Len Lye and the Direct Film

I'm home this week taking care of my infant daughter Jillian, so I'm pretty much on her schedule, which means a quarter of an ounce of formula followed by a six-minute nap followed by another quarter of an ounce of formula, and so on throughout the day. Because I'm doing pretty much everything one-handed, the entries are going to be a bit erratic this week.

At City of Sound, a site maintained by Londoner Dan Hill, there's a feature on the New Zealand avant-garde filmmaker and artist Len Lye. Lye made a series of direct films (i.e., films made by drawing or painting directly on the film stock), first for the 1936 International Surrealist Exhibition, and later for the British General Post Office. He traveled widely among Maori, Australian aboriginal, and African tribes, and his work has an anthropological feel to it.

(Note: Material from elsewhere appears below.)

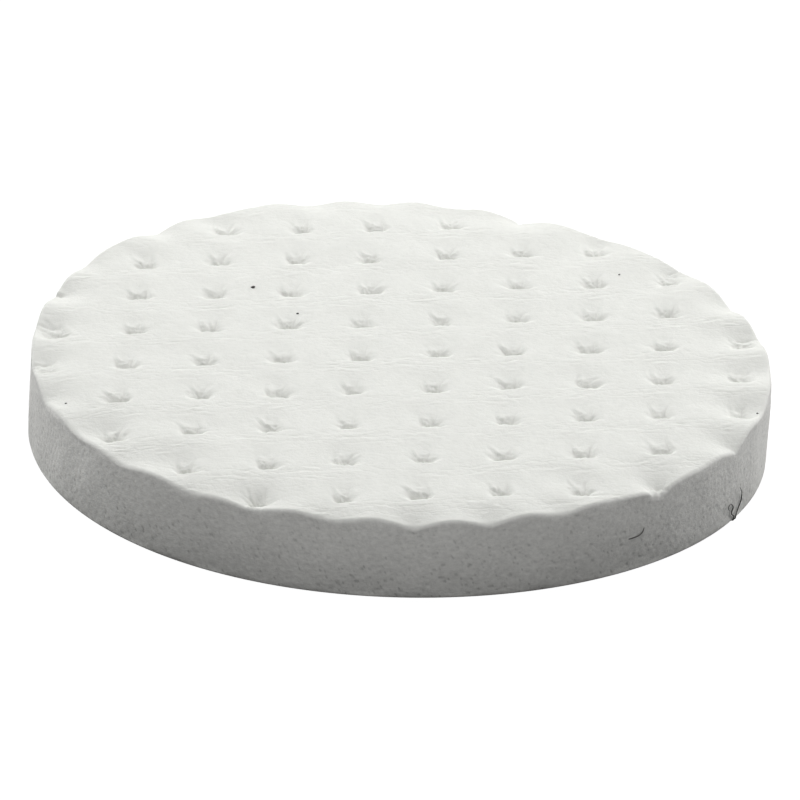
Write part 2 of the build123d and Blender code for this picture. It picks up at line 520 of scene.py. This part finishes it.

Imagine crossing David Byrne with Claude Lévi-Strauss, and you've got the general idea. Direct films, which were popular among European avant-garde filmmakers in the 1920s, aren't my favorite type of experimental film. Direct films lacked the rich graphic textures of abstract painting, and the musical accompaniment was generally poorly to the rather primitive sound systems of the period. Lye not only had terrific taste in music -- Hill points out that music sounds very contemporary -- he also regarded indigenous cultures without a trace of condensation.